▶ _WORK REQUIRED_
Copy the data word for word, keeping every line.

-- BEGIN --

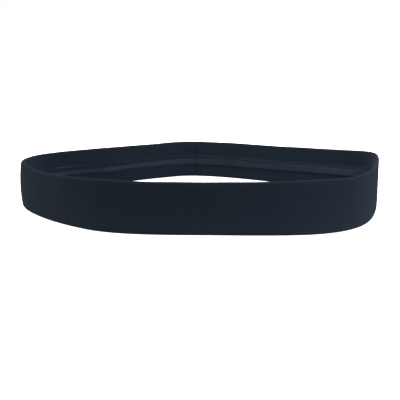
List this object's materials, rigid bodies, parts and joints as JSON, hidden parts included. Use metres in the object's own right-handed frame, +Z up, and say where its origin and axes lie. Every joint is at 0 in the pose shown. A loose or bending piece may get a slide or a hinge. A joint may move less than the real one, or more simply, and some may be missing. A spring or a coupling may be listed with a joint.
{
  "type": "sports headband",
  "caption": "Slim stretch headband for racket sports: a soft oval loop of folded dark knit over an elastic band, with a raised lapped seam inside and a joining seam at the back.",
  "frame": {"origin": "under the middle of the loop, on the surface the band stands on", "axes": "+X along the loop's longer way across, -Y towards the front, +Z up across the band's width"},
  "size_m": [0.1702, 0.141, 0.02],
  "materials": {
    "cloth": "matt navy-black stretch knit with fine upright ribs",
    "elastic": "matt black knitted elastic",
    "thread": "navy-black sewing thread with a slight sheen"
  },
  "bodies": {
    "root": {"cover_cloth": "cloth", "elastic_core": "elastic", "core_join_thread": "thread", "seam_needle_thread_upper": "thread", "seam_needle_thread_lower": "thread", "seam_looper_thread": "thread", "back_seam_thread": "thread"}
  },
  "joints": []
}
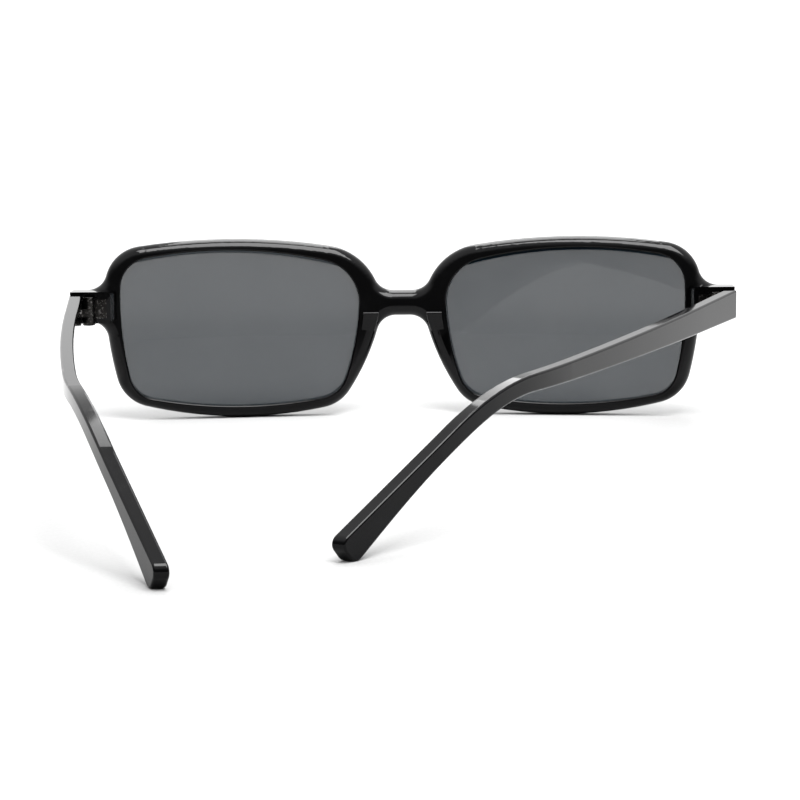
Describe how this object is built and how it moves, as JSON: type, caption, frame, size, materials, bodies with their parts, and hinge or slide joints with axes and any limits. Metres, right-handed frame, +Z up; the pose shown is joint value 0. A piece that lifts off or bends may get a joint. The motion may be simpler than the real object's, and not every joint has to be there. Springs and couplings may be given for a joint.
{
  "type": "sunglasses",
  "caption": "Narrow rounded rectangle sunglasses with smoke grey lenses, a glossy black plastic front and folding temples on barrel hinges.",
  "frame": {"origin": "on the surface the glasses stand on, under the middle of the bridge", "axes": "+X to the wearer's left, +Y from the front back towards the wearer, +Z up"},
  "size_m": [0.1383, 0.1548, 0.0376],
  "materials": {
    "black_plastic": "polished black acetate",
    "smoke_lens": "smooth smoke grey, see-through",
    "dark_metal": "dark, satin",
    "wire_metal": "plain drawn wire"
  },
  "bodies": {
    "front": {"front_frame": "black_plastic", "lens_left": "smoke_lens", "nose_pad_left": "black_plastic", "front_hinge_leaf_left": "dark_metal", "hinge_screw_left": "dark_metal", "front_rivets_left": "dark_metal", "lens_right": "smoke_lens", "nose_pad_right": "black_plastic", "front_hinge_leaf_right": "dark_metal", "hinge_screw_right": "dark_metal", "front_rivets_right": "dark_metal"},
    "left_temple": {"temple_left": "black_plastic", "core_wire_left": "wire_metal", "temple_hinge_leaf_left": "dark_metal", "temple_rivets_left": "dark_metal"},
    "right_temple": {"temple_right": "black_plastic", "core_wire_right": "wire_metal", "temple_hinge_leaf_right": "dark_metal", "temple_rivets_right": "dark_metal"}
  },
  "joints": [
    {"name": "left_temple_fold", "type": "hinge", "parent": "front", "child": "left_temple", "pos_m": [0.06505, 0.01277, 0.02416], "axis": [0, 0, 1], "range_deg": [-4.2, 12]},
    {"name": "right_temple_fold", "type": "hinge", "parent": "front", "child": "right_temple", "pos_m": [-0.06505, 0.01277, 0.02416], "axis": [0, 0, -1], "range_deg": [-24.7, 57.5]}
  ]
}
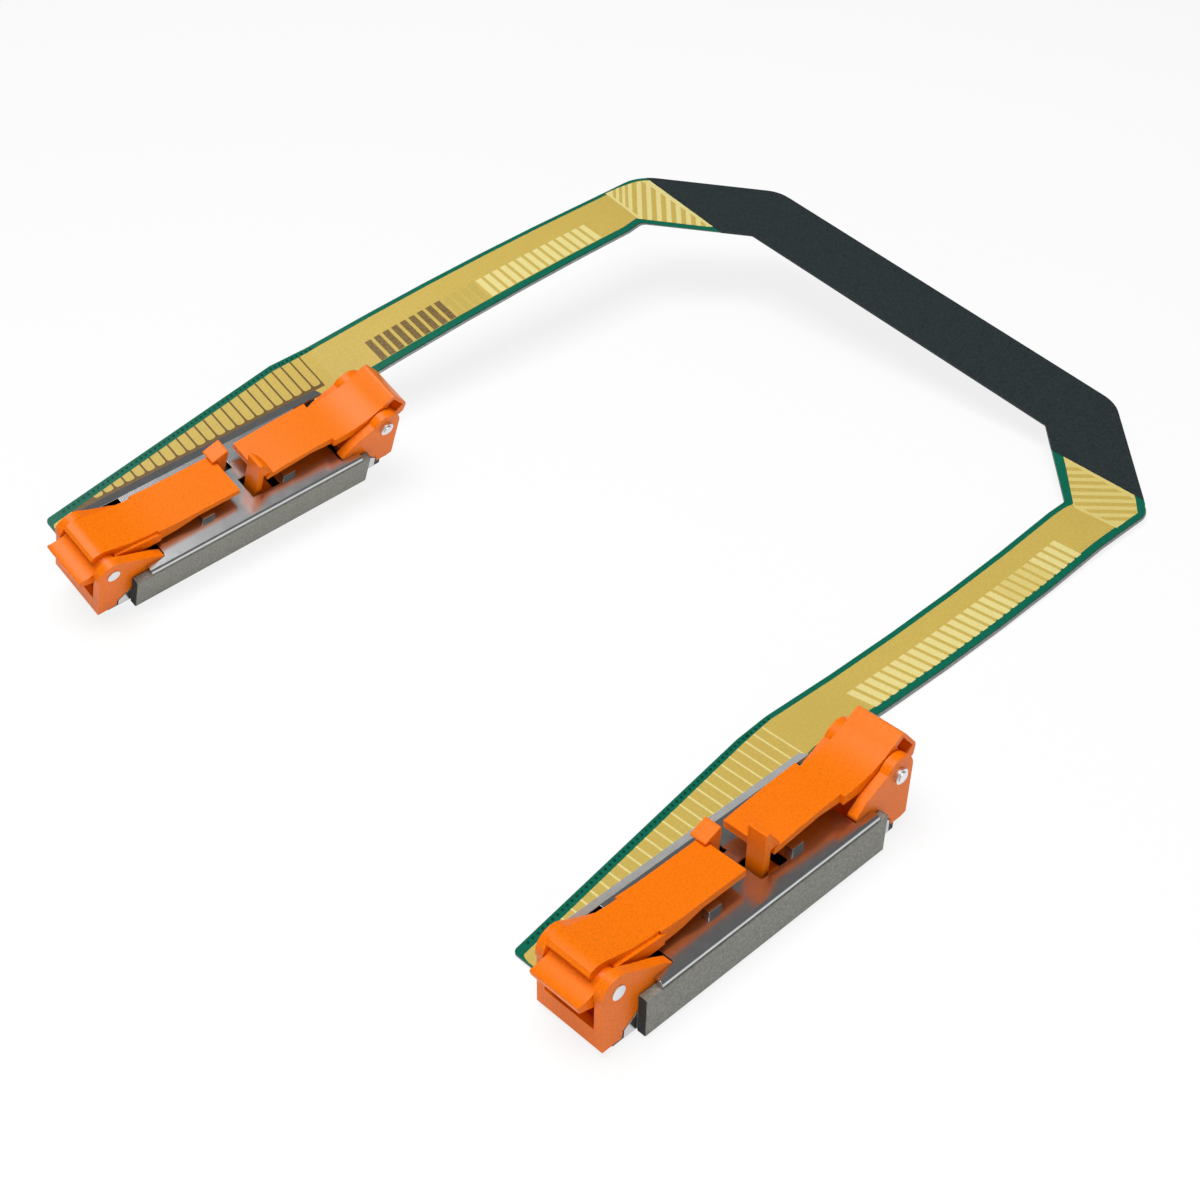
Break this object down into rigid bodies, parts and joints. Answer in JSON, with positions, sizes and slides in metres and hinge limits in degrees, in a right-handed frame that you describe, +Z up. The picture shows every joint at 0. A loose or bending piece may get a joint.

-- END --

▶ _WRITTEN ANSWER_
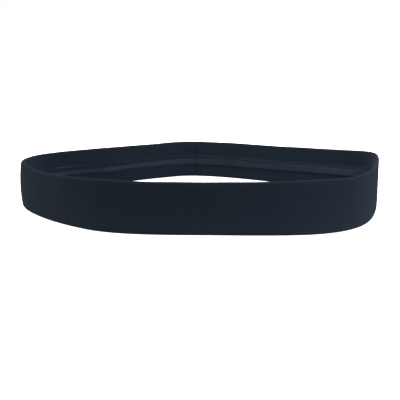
List this object's materials, rigid bodies, parts and joints as JSON, hidden parts included. Use metres in the object's own right-handed frame, +Z up, and say where its origin and axes lie. Every joint is at 0 in the pose shown. A loose or bending piece may get a slide or a hinge. A joint may move less than the real one, or more simply, and some may be missing. A spring or a coupling may be listed with a joint.
{
  "type": "sports headband",
  "caption": "Slim stretch headband for racket sports: a soft oval loop of folded dark knit over an elastic band, with a raised lapped seam inside and a joining seam at the back.",
  "frame": {"origin": "under the middle of the loop, on the surface the band stands on", "axes": "+X along the loop's longer way across, -Y towards the front, +Z up across the band's width"},
  "size_m": [0.1702, 0.141, 0.02],
  "materials": {
    "cloth": "matt navy-black stretch knit with fine upright ribs",
    "elastic": "matt black knitted elastic",
    "thread": "navy-black sewing thread with a slight sheen"
  },
  "bodies": {
    "root": {"cover_cloth": "cloth", "elastic_core": "elastic", "core_join_thread": "thread", "seam_needle_thread_upper": "thread", "seam_needle_thread_lower": "thread", "seam_looper_thread": "thread", "back_seam_thread": "thread"}
  },
  "joints": []
}
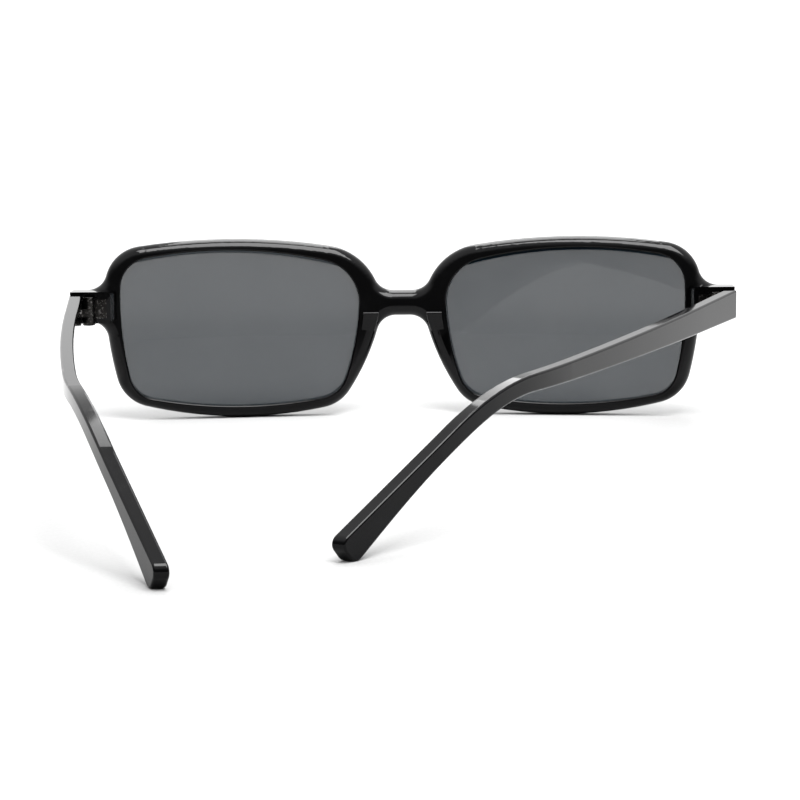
Describe how this object is built and how it moves, as JSON: type, caption, frame, size, materials, bodies with their parts, and hinge or slide joints with axes and any limits. Metres, right-handed frame, +Z up; the pose shown is joint value 0. A piece that lifts off or bends may get a joint. The motion may be simpler than the real object's, and not every joint has to be there. Springs and couplings may be given for a joint.
{
  "type": "sunglasses",
  "caption": "Narrow rounded rectangle sunglasses with smoke grey lenses, a glossy black plastic front and folding temples on barrel hinges.",
  "frame": {"origin": "on the surface the glasses stand on, under the middle of the bridge", "axes": "+X to the wearer's left, +Y from the front back towards the wearer, +Z up"},
  "size_m": [0.1383, 0.1548, 0.0376],
  "materials": {
    "black_plastic": "polished black acetate",
    "smoke_lens": "smooth smoke grey, see-through",
    "dark_metal": "dark, satin",
    "wire_metal": "plain drawn wire"
  },
  "bodies": {
    "front": {"front_frame": "black_plastic", "lens_left": "smoke_lens", "nose_pad_left": "black_plastic", "front_hinge_leaf_left": "dark_metal", "hinge_screw_left": "dark_metal", "front_rivets_left": "dark_metal", "lens_right": "smoke_lens", "nose_pad_right": "black_plastic", "front_hinge_leaf_right": "dark_metal", "hinge_screw_right": "dark_metal", "front_rivets_right": "dark_metal"},
    "left_temple": {"temple_left": "black_plastic", "core_wire_left": "wire_metal", "temple_hinge_leaf_left": "dark_metal", "temple_rivets_left": "dark_metal"},
    "right_temple": {"temple_right": "black_plastic", "core_wire_right": "wire_metal", "temple_hinge_leaf_right": "dark_metal", "temple_rivets_right": "dark_metal"}
  },
  "joints": [
    {"name": "left_temple_fold", "type": "hinge", "parent": "front", "child": "left_temple", "pos_m": [0.06505, 0.01277, 0.02416], "axis": [0, 0, 1], "range_deg": [-4.2, 12]},
    {"name": "right_temple_fold", "type": "hinge", "parent": "front", "child": "right_temple", "pos_m": [-0.06505, 0.01277, 0.02416], "axis": [0, 0, -1], "range_deg": [-24.7, 57.5]}
  ]
}
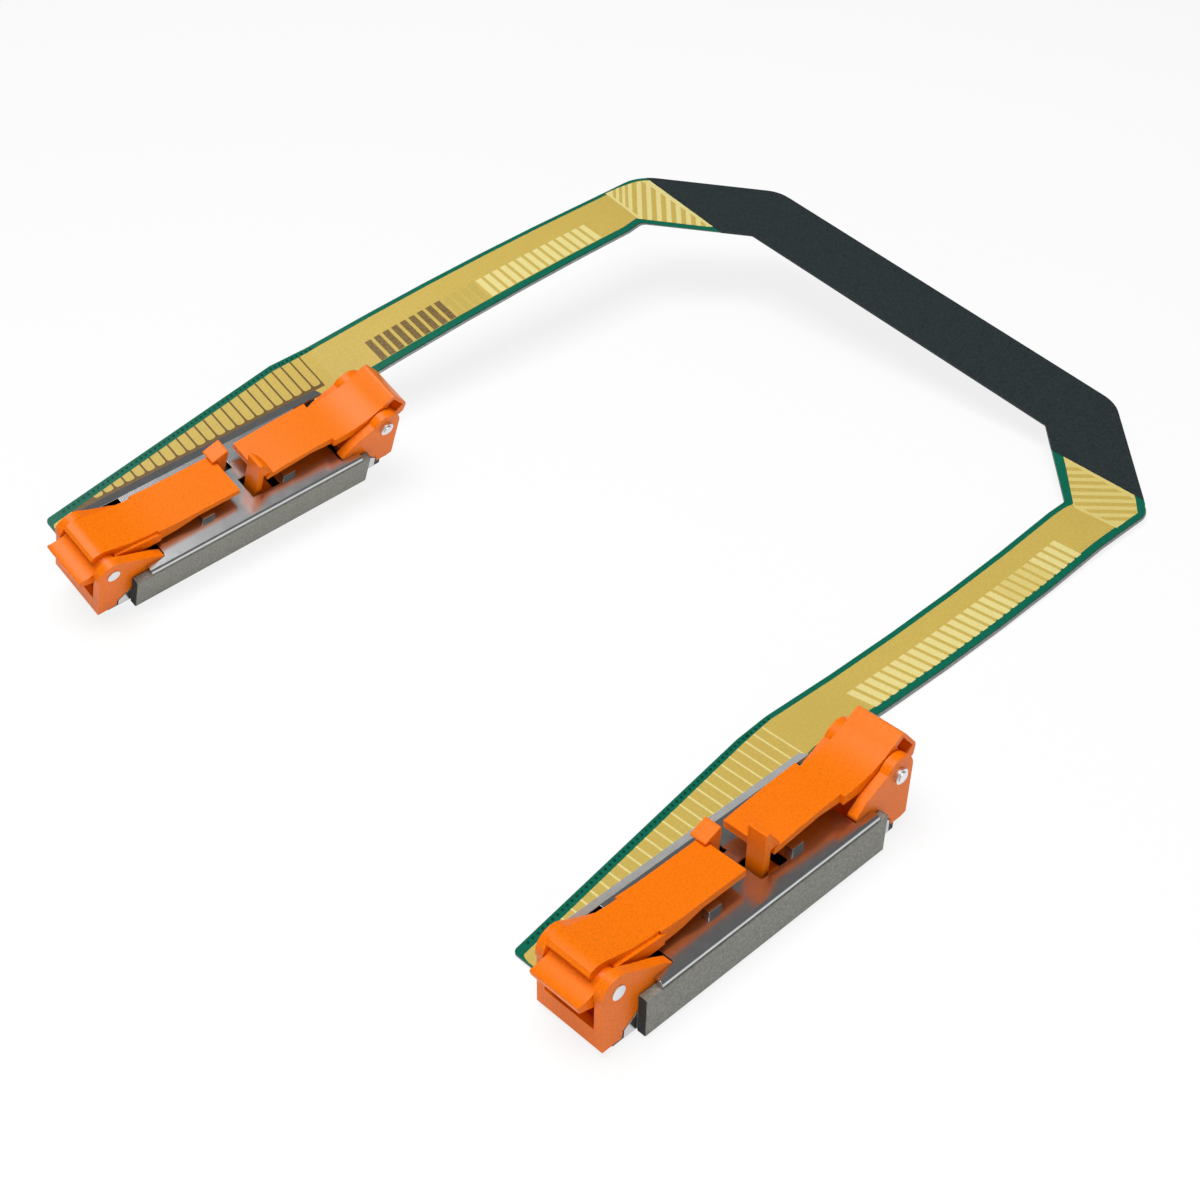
Break this object down into rigid bodies, parts and joints. Answer in JSON, with positions, sizes and slides in metres and hinge limits in degrees, in a right-handed frame that you describe, +Z up. The picture shows every joint at 0. A loose or bending piece may get a joint.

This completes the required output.